Os ministros Luiz Edson Fachin e Luís Roberto Barroso já votaram à favor da liberação, porém Teori Zavascki, então membro da Corte, pediu, em 2015, para analisar melhor as cláusulas do processo e, até hoje, não houve mais nenhuma audiência sobre o assunto.

Para discutir sobre esta questão, o Edição do Brasil ouviu o advogado da Marcha da Maconha, Bruno Demétrio.

Por que você é a favor da descriminalização da maconha?

Essa é uma causa urgente, porque não são as substâncias que são proibidas, efetivamente. A medida de criminalização tem um público-alvo muito bem definido e serve para o controle deles: pessoas da periferia, negras e pobres, ou seja, quem mais está no sistema prisional. Essa medida, que se apresenta como sendo de segurança pública, serve para esse fim desde que foi criada. Por exemplo, no Ocidente, o primeiro local a proibir a maconha foi a Câmara Municipal do Rio de Janeiro, que o fez na época da abolição da escravidão. Neste mesmo período, a capoeira e o candomblé também tornaram-se ilícitos. Ou seja, os negros eram livres, mas não podia professar a sua religião e nem a sua cultura.

Por isso, a medida de criminalizar a maconha é higienista, racista e não se presta para o que aparentemente é colocado.

Você tem a mesma opinião em relação à outras drogas?

Penso a mesma coisa no que diz respeito às demais substâncias proibidas, pois essas políticas não servem à saúde pública. O crack é proibido porque querem cassar um determinado grupo de pessoas e criar uma vigilância militar sob elas. Se essa proibição tivesse como objetivo melhorar a saúde, iriam acolher os dependentes e não os encarcerariam.

O Uruguai e Holanda, já liberam o uso da maconha. Qual a importância disso para o movimento de descriminalização no Brasil?

É fundamental ter experiências que comprovem que essa política pode ser mudada sem que todos os jovens do mundo “caiam” nas drogas. O debate sobre a descriminalização é pautado de forma muito moralista e serve a determinados interesses como, por exemplo, o das empresas de cervejas e comunidades terapêuticas.

Você acredita que estamos perto de descriminalizar a maconha no país?

O cenário político atual está muito conturbado. Houve um momento em que o STF discutiu o assunto de maneira bem avançada, porém o debate foi travado depois que um ministro “sentou em cima” do processo. Além disso, acredito que a situação tende a se agravar com a chegada de Alexandre de Moraes, pois ele tem uma visão extremamente conservadora e a sua postura não é por acaso. O novo ministro tem um objetivo muito claro e que servem a interesses não transparentes.

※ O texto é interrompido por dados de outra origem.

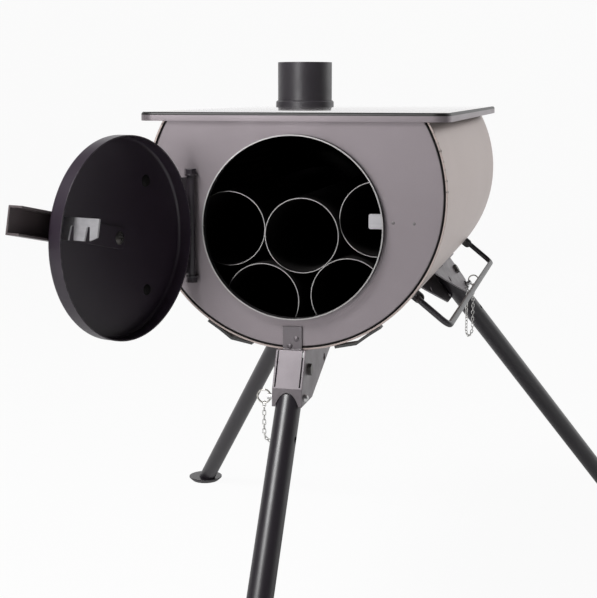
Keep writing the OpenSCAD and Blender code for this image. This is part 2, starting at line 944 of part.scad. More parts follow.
module pin_chain(leg) {
    wire = chain_wire / 2;
    pin_y = pivot_in - pin_reach * sin(leg_lean(leg));
    pin_drop = pivot_ring + pin_reach * cos(leg_lean(leg));
    ring_low = ring_r + ring_wire / 2 + soft_gap;
    ring_end = leg_point(leg, pin_eye + ring_r, pin_y, pin_drop) - [0, 0, ring_low];
    wall_end = leg_point(leg, bracket_in + bracket_sheet / 2, pivot_in + 4, bracket_low + 0.8);
    low = min(ring_end.z, wall_end.z) - (leg == 0 ? chain_drop_front : chain_drop_rear);
    color("silver") hanging_loop(ring_end, wall_end, low);
}

module bracket_rivets() {
    rivet_r = 2.2;
    rivet_high = 0.9;
    tab_spots = [[-3.2, body_r - 9.2], [2, body_r - 3.2]];
    flange_turn = asin(16.8 / body_r);
    color("gray")
    for (leg = [0 : 2])
        at_leg(leg)
        union() {
            for (spot = tab_spots)
                translate([spot.x, -bracket_sheet - 0.1, -spot.y])
                rotate([90, 0, 0])
                rivet_head(rivet_r, rivet_high);
            for (side = [-1, 1], y = [36, 76])
                rotate([0, -side * flange_turn, 0])
                translate([0, y, -body_r - soft_gap - bracket_sheet])
                rotate([180, 0, 0])
                rivet_head(rivet_r, rivet_high);
        }
}

// A bent strip under the front rim, beside which a folded rear leg lies.
module leg_rest(side) {
    strip = 2;
    base = body_r + soft_gap;
    turns = [-74, -66, -60.5, -55];
    rises = [0, 2.6, 0.4, 0];
    inner = [for (i = [0 : 3]) polar(base + rises[i], turns[i])];
    outer = [for (i = [3 : -1 : 0]) polar(base + rises[i] + strip, turns[i])];
    color("dimgray") at_body() mirror([side < 0 ? 1 : 0, 0, 0])
    plate_y(0.5, 10) polygon(concat(inner, outer));
}

// ---- Side bail ----

module side_bail() {
    long = body_len - 2 * bail_inset;
    tip = lug_thick + 4;
    color("dimgray") at_body() rotate([0, bail_angle, 0]) translate([bail_pivot, bail_inset, 0])
    union() {
        translate([bail_out, bail_bend, 0]) rod_y(bail_r, long - 2 * bail_bend);
        for (end = [0, 1])
            translate([0, end * long, 0])
            mirror([0, end, 0])
            union() {
                translate([bail_end_bend, 0, 0]) rod_x(bail_r, bail_out - bail_bend - bail_end_bend);
                translate([bail_out - bail_bend, bail_bend, 0])
                rotate([0, 0, -90])
                rod_bend(bail_bend, bail_r);
                translate([bail_end_bend, bail_end_bend, 0])
                rotate([0, 0, 180])
                rod_bend(bail_end_bend, bail_r);
                translate([0, bail_end_bend, 0]) rod_y(bail_r, tip);
            }
    }
}

module bail_lugs() {
    lug_r = bail_r + 1.8;
    color("dimgray") at_body() rotate([0, bail_angle, 0])
    for (y = [lug_y, body_len - lug_y])
        difference() {
            translate([0, y - lug_thick / 2, 0])
            union() {
                translate([bail_pivot, 0, 0]) rod_y(lug_r, lug_thick);
                translate([body_r - 1, 0, -lug_r])
                cube([bail_pivot - body_r, lug_thick, 2 * lug_r]);
            }
            translate([bail_pivot, y - lug_thick, 0]) rod_y(bail_r + running_fit, 2 * lug_thick);
            translate([0, y - lug_thick, 0]) rod_y(body_r + 0.1, 2 * lug_thick, $fn = body_round);
        }
}

// ---- Stowed pipes ----

// A flue pipe whose rear end is drawn in, so that it pushes into the next.
module flue_pipe(at, front) {
    neck = 25;
    cone = 4;
    tail_r = pipe_r - pipe_wall - 0.3;
    color("silver") at_body() translate([at.x, front, at.y])
    rotate([-90, 0, 0])
    rotate_extrude()
    polygon([
        [pipe_r, 0],
        [pipe_r, pipe_len - neck - cone],
        [tail_r, pipe_len - neck],
        [tail_r, pipe_len],
        [tail_r - pipe_wall, pipe_len],
        [tail_r - pipe_wall, pipe_len - neck],
        [pipe_r - pipe_wall, pipe_len - neck - cone],
        [pipe_r - pipe_wall, 0]
    ]);
}

body_shell();
front_plate();
back_plate();
opening_collar();
catch_tab();
top_plate();
flue_spigot();
spigot_bead();
hinge_ears();
hinge_bolt();
hinge_nut();
hinge_tube();
hinge_leaf();
door_pan();
door_lever();
latch_strip();
latch_plate();
lever_screw();
lever_nut();
for (leg = [0 : 2]) {
    leg_bracket(leg);
    leg_tube(leg);
    foot(leg);
    pivot_bolt(leg);
    pivot_nut(leg);
    lock_pin(leg);
    pull_ring(leg);
    pin_chain(leg);
}
bracket_rivets();
leg_rest(-1);  // leg_rest_left
leg_rest(1);  // leg_rest_right
side_bail();
bail_lugs();
for (pipe = [0 : 4]) {
    flue_pipe(PIPE_AT[pipe], pipe_front - PIPE_AHEAD[pipe]);
}
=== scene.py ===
"""Tent wood stove: finishes, a folded cooking top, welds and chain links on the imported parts.

Metres, +Z up, +Y from the door towards the back plate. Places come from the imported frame.
"""

import json
import math

import bmesh
import bpy
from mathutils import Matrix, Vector


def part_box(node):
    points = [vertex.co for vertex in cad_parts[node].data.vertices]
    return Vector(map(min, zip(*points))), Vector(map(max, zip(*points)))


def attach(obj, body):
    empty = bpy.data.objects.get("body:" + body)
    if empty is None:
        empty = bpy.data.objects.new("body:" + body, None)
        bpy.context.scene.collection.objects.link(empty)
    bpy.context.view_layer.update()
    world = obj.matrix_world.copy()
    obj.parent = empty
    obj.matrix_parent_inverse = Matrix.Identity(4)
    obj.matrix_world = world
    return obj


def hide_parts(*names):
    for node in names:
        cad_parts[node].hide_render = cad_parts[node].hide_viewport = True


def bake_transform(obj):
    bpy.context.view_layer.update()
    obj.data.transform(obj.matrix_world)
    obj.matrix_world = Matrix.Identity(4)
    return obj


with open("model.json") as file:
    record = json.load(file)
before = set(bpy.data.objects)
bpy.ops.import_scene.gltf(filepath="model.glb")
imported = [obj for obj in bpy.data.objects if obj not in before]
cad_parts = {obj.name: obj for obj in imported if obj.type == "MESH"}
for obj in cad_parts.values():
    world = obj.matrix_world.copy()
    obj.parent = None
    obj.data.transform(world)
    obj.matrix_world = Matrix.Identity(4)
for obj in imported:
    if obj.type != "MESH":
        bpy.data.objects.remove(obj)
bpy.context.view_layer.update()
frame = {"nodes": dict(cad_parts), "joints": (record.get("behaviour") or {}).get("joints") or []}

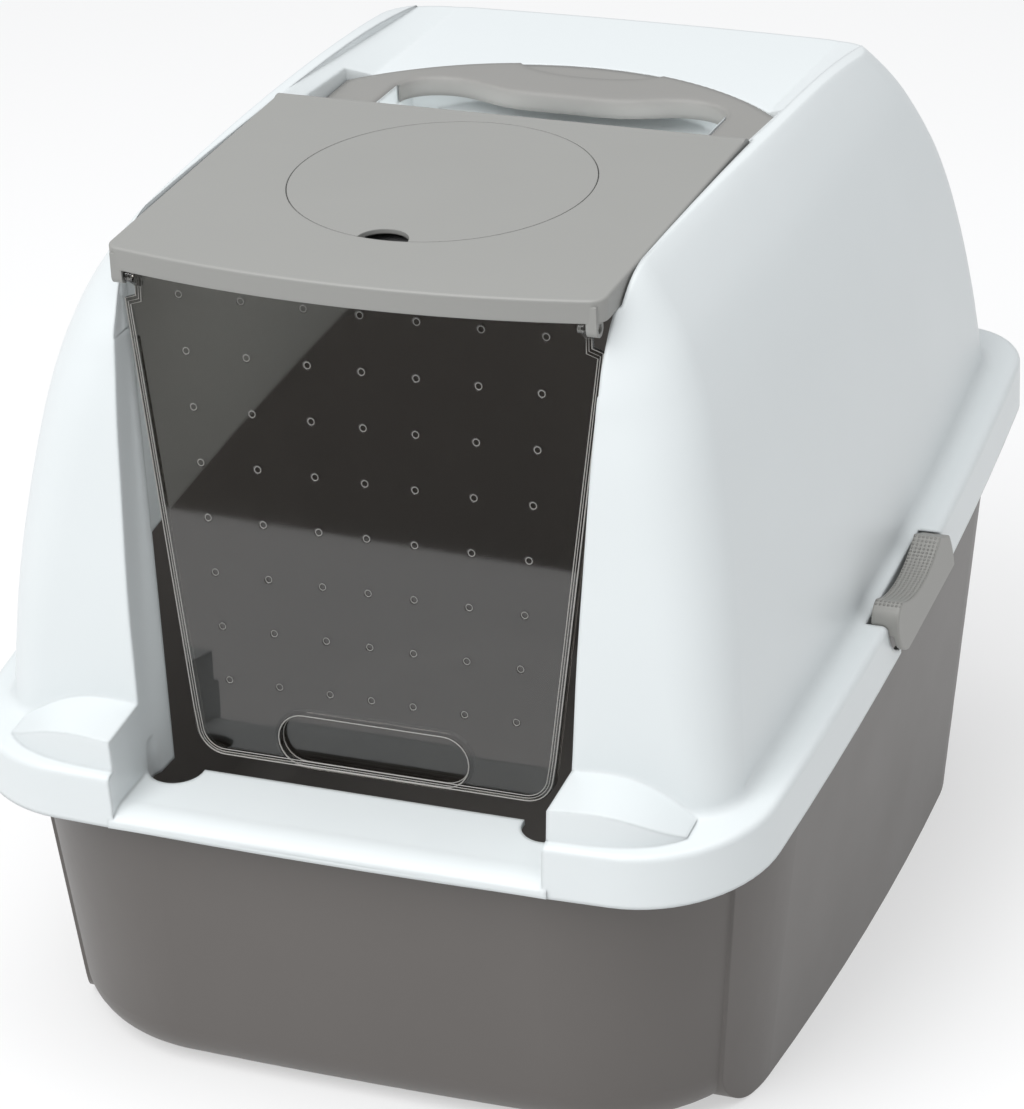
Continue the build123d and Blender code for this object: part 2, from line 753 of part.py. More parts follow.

A criminalização é vantagem, inclusive, para o tráfico de drogas. Para os traficantes, quanto maior a pena, maior o valor de revenda da substância, ou seja, maior o lucro. No Legislativo temos uma das Casas mais conservadora da história do país. Então, esperar algum avanço nesse poder vai ser complicado, justamente pelas pautas moralistas que vêm das bancadas que fortalecem a criminalização, como a dos evangélicos, ruralista e da bala.

Como a descriminalização da maconha pode ajudar a combater o tráfico?

Primeiro vamos mostrar que essa pauta não precisa ser “demonizada”. Quando começa a se a discutir sobre esse tema, a pessoa que puxou o assunto já está errada. A partir da descriminalização da maconha, que é um assunto mais palpável, conseguiríamos avançar mais neste debate.

A questão do tráfico de drogas no Brasil é a maior e mais cativa ameaça a soberania do país. Estamos vendo a situação de vários presídios e de facções que perturbam e, enquanto estivermos com esta política retrógrada, a perspectiva é de que isso só aumente e prejudique ainda mais o desenvolvimento institucional do nosso país.